#### GIVEN EXERCISE:
Using the data that follows, return exactly the lines from the one that contains "make_wheel_pin(parts)" through the one that contains "if empty is", ends included.

──────── DATA BLOCK

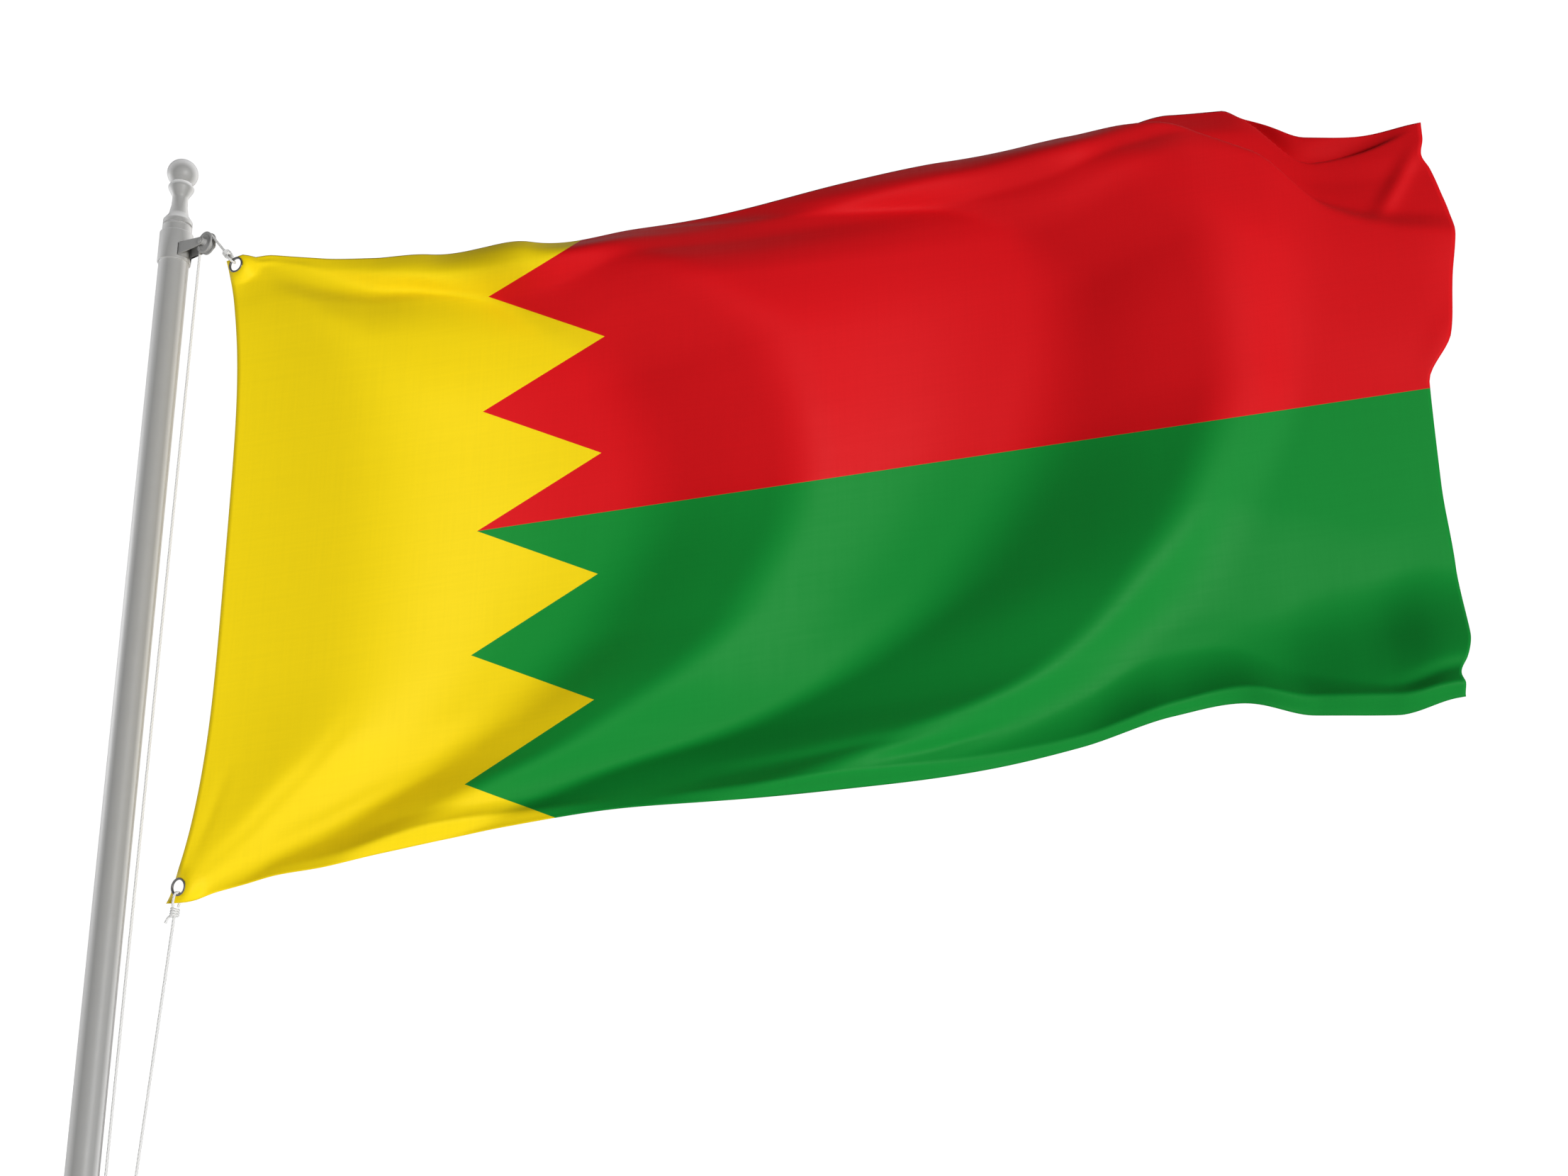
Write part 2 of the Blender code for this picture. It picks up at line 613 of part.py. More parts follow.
def make_tie_arm(collection, cutters):
    """A clamp ring round the pole with a rod standing out of it."""
    bore = POLE_RADIUS + GAP
    top, bottom = ARM_HEIGHT + CLAMP_HEIGHT / 2, ARM_HEIGHT - CLAMP_HEIGHT / 2
    profile = ((bore, top), (CLAMP_RADIUS, top), (CLAMP_RADIUS, bottom), (bore, bottom))
    clamp = turned("tie_arm", profile, collection, "bracket_finish", 48, ring=True)
    start = (bore + CLAMP_RADIUS) / 2
    bm = bmesh.new()
    bmesh.ops.create_cone(
        bm,
        cap_ends=True,
        segments=24,
        radius1=ARM_RADIUS,
        radius2=ARM_RADIUS,
        depth=ARM_REACH - start,
    )
    middle = in_rope_plane((ARM_REACH + start) / 2, ARM_HEIGHT)
    rod = cutter_from(bm, "tie_rod", frame_at(middle, UP, OUTWARD), cutters)
    add_boolean(clamp, rod, "UNION")


def main():
    clear_scene()
    parts = new_collection("city_flag_on_flagpole")
    cutters = new_collection("cutters")
    make_pole(parts)
    make_head_sleeve(parts)
    make_finial(parts)
    make_bracket(parts, cutters)
    make_wheel(parts)
    make_wheel_pin(parts)
    make_tie_arm(parts, cutters)
    make_flag(parts, cutters)
    for name, centre in EYELETS.items():
        make_eyelet(name, centre, parts)
    for name, pull in pulls().items():
        make_loop_and_knot(name, pull, parts)
    make_halyard(parts)


main()
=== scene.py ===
"""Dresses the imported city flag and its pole: cloth, eyelets, halyard, pulley and a plain studio."""

from math import atan2, cos, hypot, pi, radians, sin

import bmesh
import bpy
import numpy as np
from mathutils import Matrix, Vector


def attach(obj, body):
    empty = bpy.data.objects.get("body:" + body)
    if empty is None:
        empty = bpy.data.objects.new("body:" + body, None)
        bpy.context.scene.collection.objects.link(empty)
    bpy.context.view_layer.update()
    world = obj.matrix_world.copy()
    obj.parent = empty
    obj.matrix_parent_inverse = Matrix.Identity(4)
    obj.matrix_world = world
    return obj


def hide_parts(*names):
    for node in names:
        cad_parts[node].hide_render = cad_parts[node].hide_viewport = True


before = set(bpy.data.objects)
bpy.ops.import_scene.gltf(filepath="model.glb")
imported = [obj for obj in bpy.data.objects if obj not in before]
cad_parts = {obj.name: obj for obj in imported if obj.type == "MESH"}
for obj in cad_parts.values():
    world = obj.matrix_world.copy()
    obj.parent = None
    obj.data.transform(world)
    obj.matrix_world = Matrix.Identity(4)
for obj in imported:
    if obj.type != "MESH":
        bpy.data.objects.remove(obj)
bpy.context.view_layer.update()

bl_info = {
    "name": "City flag on flagpole",
    "version": (1, 0, 0),
    "blender": (4, 5, 0),
    "location": "View3D > Sidebar > City Flag",
    "description": "Builds the dressed flag, its halyard and its pole over the packed solids",
    "category": "Object",
}

ROOT, PULLEY = "flag_on_pole", "pulley"

# Sizes shared with the solids, in metres
POLE_RADIUS, POLE_TOP = 0.028, 2.126
SLEEVE_RADIUS, SLEEVE_BOTTOM, SLEEVE_SHOULDER = 0.031, 2.071, 2.133
SLEEVE_NECK_RADIUS, SLEEVE_TOP = 0.0275, 2.149
BALL_RADIUS, BALL_CENTRE, BALL_NECK_RADIUS = 0.0292, 2.263, 0.0195
GAP = 0.0003
ROPE_PLANE_ANGLE = radians(36)
OUTWARD = Vector((cos(ROPE_PLANE_ANGLE), -sin(ROPE_PLANE_ANGLE), 0))
SIDEWAYS = Vector((sin(ROPE_PLANE_ANGLE), cos(ROPE_PLANE_ANGLE), 0))
UP = Vector((0, 0, 1))
PLATE, BRACKET_WIDTH = 0.003, 0.030
WEB_LOW, WEB_HIGH = 2.077, 2.102
WHEEL_REACH, WHEEL_HEIGHT = 0.101, 2.085
WHEEL_RADIUS, WHEEL_HALF_WIDTH, HUB_RADIUS = 0.0215, 0.006, 0.0065
PIN_RADIUS, PIN_HEAD_RADIUS, PIN_HEAD = 0.003, 0.0055, 0.002
ROPE_RADIUS, ROPE_ROUND_WHEEL, GROOVE_CLEARANCE = 0.0025, 0.0185, 0.0004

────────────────

#### REPLY:
    make_wheel_pin(parts)
    make_tie_arm(parts, cutters)
    make_flag(parts, cutters)
    for name, centre in EYELETS.items():
        make_eyelet(name, centre, parts)
    for name, pull in pulls().items():
        make_loop_and_knot(name, pull, parts)
    make_halyard(parts)


main()
=== scene.py ===
"""Dresses the imported city flag and its pole: cloth, eyelets, halyard, pulley and a plain studio."""

from math import atan2, cos, hypot, pi, radians, sin

import bmesh
import bpy
import numpy as np
from mathutils import Matrix, Vector


def attach(obj, body):
    empty = bpy.data.objects.get("body:" + body)
    if empty is None:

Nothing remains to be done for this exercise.